Italian fisherman Paolo Fanciuli is an activist fisherman who fights for nature conservation and strives to preserve and protect the marine ecosystem from economic interests. That’s why he created an underwater museum in the Tuscany region in the port of Talamone called “Fish House” (“La Casa Dei Pesci”) and gathers artists and entrepreneurs who want to prevent illegal trawling, i.e. fishing with a net that ships drag along the bottom of the sea, collecting everything in their path.
Paolo placed various sculptures on the bottom in order to protect the flora and fauna from trawlers’ nets. It is his weapon in the fight against commercial fishing. He placed 44 huge statues in the sea at a depth of seven meters so that even divers can see them. These are sculptures of women, mermaids, huge shells, starfish, pillars as if from ancient Greece, human figures covered with algae.

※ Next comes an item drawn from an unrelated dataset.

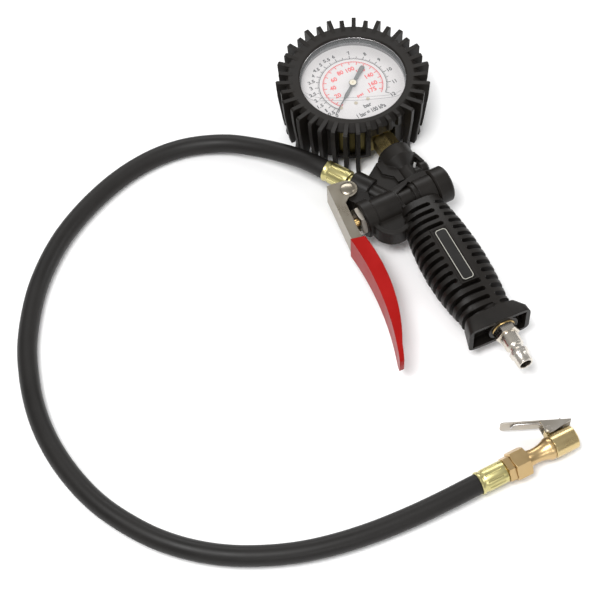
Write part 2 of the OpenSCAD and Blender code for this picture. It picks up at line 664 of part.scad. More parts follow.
// Section of one boot fin in radius and height, from the lip down to its foot
module fin_section(long) {
    r = long ? fin_r : fin_r - 2;
    polygon([[41.4, 38.6], [38.9, 42], [39.2, 42.7], [r - 1, 43.9], [r, 43.1], [r - 0.6, 31],
        [r - 3, 8], [47, 0.6], [46.4, 0], [44.6, 0], [44, 0.6], [41.4, 10.5]]);
}
module gauge_boot() {
    step = 360 / fin_count;
    color("#232322") at_gauge() difference() {
        union() {
            // wall, back flange and front lip; the lip's bevel cuts deeper near the stem
            intersection() {
                rotate_extrude() polygon([[aperture_r, 41.05], [39.35, 41.05], [40.45, 38.75],
                    [40.45, 9.45], [36, 9.45], [36, 8.2], [41, 8.2], [42.3, 9.6], [42.3, 37],
                    [43.8, 38.6], [43.8, 42.2], [43.2, 42.8], [aperture_r + 0.8, 42.6],
                    [aperture_r, 41.8]]);
                translate([0, 2.6, 0]) cylinder(r1 = 84, r2 = 40, h = 44);
            }
            for (i = [0 : fin_count - 1])
                let (a = step * i - 85.1, near = abs(a + 90) < 16 || a > 255)
                rotate([0, 0, a]) rotate([90, 0, 0]) translate([0, 0, -1.4]) linear_extrude(2.8)
                    if (near) polygon([[41.4, 31], [41.4, 38.6], [38.9, 42], [39.2, 42.7], [43.2, 42.7],
                        [44.6, 41.4], [44.6, 33]]);
                    else fin_section(i % 2 == 1);
        }
        // window in the wall for the stem
        translate([-9, -60, 4]) cube([18, 30, 26.5]);
        // slots through the wall between the fins on either side of the stem
        for (k = [-4 : 3]) if (k != -1 && k != 0)
            rotate([0, 0, step * (k + (k > 0 ? 1.5 : -0.5)) - 85.1]) translate([38, -1.8, 12]) cube([6, 3.6, 24]);
    }
}

// ---- hose and chuck ------------------------------------------------------------

// Crimped ferrule with a rolled mouth and long flutes, drawn along +Z from its closed end
module ferrule() {
    difference() {
        rotate_extrude() polygon([[0, 0], [ferrule_r - 0.8, 0], [ferrule_r - 0.1, 0.8],
            [ferrule_r - 0.1, ferrule_l - 4], [ferrule_r - 0.5, ferrule_l - 3],
            [ferrule_r + 0.1, ferrule_l - 1.5], [ferrule_r + 0.1, ferrule_l - 0.4],
            [ferrule_r - 0.3, ferrule_l], [0, ferrule_l]]);
        for (i = [0 : 9]) rotate([0, 0, 36 * i]) translate([ferrule_r + 0.35, 0, 3])
            cylinder(r = 0.9, h = ferrule_l - 7.5, $fn = 24);
        translate([0, 0, 1.4]) cylinder(r = hose_d / 2 + run, h = ferrule_l);
        translate([0, 0, -1]) cylinder(r = 3.2, h = 5);
    }
}
module gun_hose_tail() {
    color("#b3914a") at_gun() along_hose(0) difference() {
        union() {
            translate([0, 0, collar_t - 10]) cylinder(r = 4.9, h = 10);
            translate([0, 0, collar_t]) rod(5.3, 2.5, 0.4);
            translate([0, 0, collar_t + 2]) cylinder(r = 3.1, h = barb_t - 0.05);
        }
        translate([0, 0, collar_t - 11]) cylinder(r = 2, h = 20);
    }
}
module gun_ferrule() {
    color("#b9a24c") at_gun() along_hose(collar_t + 2.55) ferrule();
}
module hose() {
    last = len(hose_route) - 1;
    fine = [for (i = [0 : last - 1]) for (t = [0, 0.5])
        spline(hose_route[max(i - 1, 0)], hose_route[i], hose_route[i + 1],
            hose_route[min(i + 2, last)], t)];
    color("#1c1c1d") translate([valve_x, valve_y, 0])
        sweep(concat(fine, [hose_route[last]]), hose_d / 2, 12);
}
module chuck_ferrule() {
    color("#b9a24c") at_chuck() along_x(hex_thin_x - 0.05) rotate([0, 180, 0]) ferrule();
}
module chuck_hose_tail() {
    color("#a8884a") at_chuck() difference() {
        union() {
            along_x(hex_thin_x) rotate([0, 0, 30]) hexagon(14, 4.4, 0.8);
            along_x(hex_thin_x - 4.55) cylinder(r = 3.1, h = 5);
            along_x(hex_big_x - 0.5) cylinder(r = 4.8, h = 8);
        }
        along_x(hex_thin_x - 6) cylinder(r = 2, h = 20);
    }
}
module chuck_body() {
    neck = neck_x - hex_big_x;
    color("#ad8c55") at_chuck() difference() {
        union() {
            along_x(hex_big_x) rotate([0, 0, 30]) hexagon(16.4, neck, 1.3);
            along_x(neck_x - 0.5) rotate_extrude() polygon(concat([[0, 0], [5.6, 0]],
                arc3([5.6, 0.6], [4.6, 6.6], [6.9, 15.6], 14), [[6.9, 17.2], [6.3, 17.3], [6.3, 17.95], [0, 17.95]]));
            along_x(barrel_x - 1) cylinder(r = 5.6, h = 5.9);
        }
        along_x(hex_big_x - 1) cylinder(r = 4.9, h = 9);
        along_x(hex_big_x) cylinder(r = 2, h = 34);
    }
}
module chuck_barrel() {
    color("#a98a45") at_chuck() difference() {
        union() {
            along_x(barrel_x) rod(chuck_r, mouth_x - barrel_x, 0.5);
            // lug that carries the lever's pin
            translate([chuck_pivot[0] - 2.6, 5, -3.4]) cube([5.2, 4.4, 6.8]);
            translate([chuck_pivot[0], chuck_pivot[1], -3.4]) cylinder(r = 2.6, h = 6.8);
        }
        along_x(barrel_x - 1) cylinder(r = 5.7, h = 6.1);
        along_x(barrel_x + 5) cylinder(r = chuck_bore_r + 1.4, h = 2.6);
        along_x(barrel_x + 2) cylinder(r = chuck_bore_r, h = 20);
        translate([mouth_x - 4, 3, -3.2]) cube([2.5, 8, 6.4]);
        translate([chuck_pivot[0], chuck_pivot[1], -5]) cylinder(r = 1.2 + slip / 2, h = 10);
    }
}
module chuck_seal() {
    color("#1a1a1a") at_chuck() along_x(barrel_x + 5.1) ring(1.9, chuck_bore_r + 1.3, 2.4, 0.2);
}
module chuck_core_pin() {
    color("#b3914a") at_chuck() along_x(barrel_x - 1) rotate_extrude()
        polygon([[0, 0], [1.9, 0], [1.9, 3], [0.9, 4], [0.9, 8.2], [0, 8.4]]);
}
// Sheet-metal lever: straight tail, two cheeks and a jaw that drops into the barrel's slot
module chuck_lever() {
    tail = 28;
    nose = 14;
    color("#b7b3ac") at_chuck() difference() {
        union() {
            translate([chuck_pivot[0], chuck_pivot[1], 0]) rotate([0, 0, chuck_web_a]) {
                translate([0, 6, 0]) rotate([90, 0, 0]) linear_extrude(0.8)
                    polygon([[nose, -4.6], [nose, 4.6], [2 - tail, 4.6], [0.6 - tail, 4], [-tail, 2.6],
                        [-tail, -2.6], [0.6 - tail, -4], [2 - tail, -4.6]]);
                for (z = [-4.8, 4]) translate([0, 0, z]) linear_extrude(0.8)
                    polygon([[-4.6, 5.9], [nose, 5.9], [nose, 4.9], [2.4, -2], [0.4, -2.6], [-1.8, -2],
                        [-2.4, 0]]);
                translate([7.5, 5.9, -1.6]) cube([0.8, 2.4, 3.2]);
            }
            // jaw
            translate([mouth_x - 3.6, chuck_bore_r + 0.45, -2.6]) cube([0.9, 6.6, 5.2]);
        }
        translate([chuck_pivot[0], chuck_pivot[1], -6]) cylinder(r = 1.2 + run, h = 12);
    }
}
module chuck_lever_pin() {
    color("#a9a59d") at_chuck() translate([chuck_pivot[0], chuck_pivot[1], 0]) rotate_extrude()
        polygon([[0, -5.6], [1.7, -5.4], [1.7, -4.85], [1.2, -4.85], [1.2, 4.85], [1.7, 4.85],
            [1.7, 5.4], [0, 5.6]]);
}
module chuck_lever_spring() {
    color("#a8a8aa") at_chuck() translate([chuck_pivot[0], chuck_pivot[1], 3.7])
        rotate([0, 0, chuck_web_a])
        sweep([[-1.2, 3.2, -1.6], [-3.4, 3.9, -1], [-6, 4.6, -0.4], [-12, 4.6, -0.4],
            [-18, 4.6, -0.4], [-20, 4.6, -1.2], [-21.6, 4.6, -4.4]], 0.45, 8);
}

body_moulding();
end_cap();
gland_nut();
valve_stem();
stem_seal();
piston_seals();
valve_spring();
trigger_lever();
lever_sleeve();
lever_pin();
label_plate();
inlet_insert();
inlet_plug();
gauge_stem();
gauge_case();
movement_frame();
movement_screws();
bourdon_tube();
tube_link();
sector_gear();
pointer_shaft();
hair_spring();
dial_plate();
dial_screws();
pointer();
spacer_ring();
gauge_window();
window_gasket();
bezel_ring();
gauge_boot();
gun_hose_tail();
gun_ferrule();
hose();
chuck_ferrule();
chuck_hose_tail();
chuck_body();
chuck_barrel();
chuck_seal();
chuck_core_pin();
chuck_lever();
chuck_lever_pin();
chuck_lever_spring();
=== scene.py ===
"""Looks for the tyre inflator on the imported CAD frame: materials, hose, dial print, label border, studio."""
import math

import bmesh
import bpy
from mathutils import Matrix, Vector


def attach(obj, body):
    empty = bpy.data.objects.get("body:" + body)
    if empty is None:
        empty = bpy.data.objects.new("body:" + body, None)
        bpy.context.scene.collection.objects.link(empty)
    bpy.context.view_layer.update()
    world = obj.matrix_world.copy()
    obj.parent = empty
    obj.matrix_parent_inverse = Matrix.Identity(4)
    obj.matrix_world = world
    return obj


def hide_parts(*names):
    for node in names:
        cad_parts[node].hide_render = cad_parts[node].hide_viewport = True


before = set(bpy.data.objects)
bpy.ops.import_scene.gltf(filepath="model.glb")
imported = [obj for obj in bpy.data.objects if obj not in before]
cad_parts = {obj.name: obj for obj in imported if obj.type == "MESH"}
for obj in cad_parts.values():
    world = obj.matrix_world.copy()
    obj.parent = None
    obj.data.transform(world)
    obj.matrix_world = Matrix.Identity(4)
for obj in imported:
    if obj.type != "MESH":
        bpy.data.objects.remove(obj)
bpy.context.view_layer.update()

MM = 0.001
VALVE = Vector((12.0, -1.5, 21.0))      # valve crossing, mm
GAUGE = Vector((12.0, 89.5, 0.0))       # below the dial's centre, mm
DIAL_TOP = 34.0                          # height of the dial's face, mm
GLASS_LOW = 38.2                         # height of the window's underside, mm
PRINT_THICK = 0.06                       # thickness of the dial's print, mm
NEEDLE_ANGLE = 218.0                     # where the needle points at rest, about +Z
scene = bpy.context.scene


# ---- camera --------------------------------------------------------------------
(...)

This year, he placed four new sculptures at the bottom, and one of them was Maša’s.
My sculpture is called Nautilus. We were asked to make a deep relief, not a three-dimensional form, so my Nautilus resembles a shell. He is not a real Nautilus but more like the rest of that underwater world. That was the idea, let’s go back to the fossils, that the sea is not private but belongs to the whole planet. It is important to highlight the sea and its bottom because we need to deal with the preservation of underwater surfaces and the plants that grow there.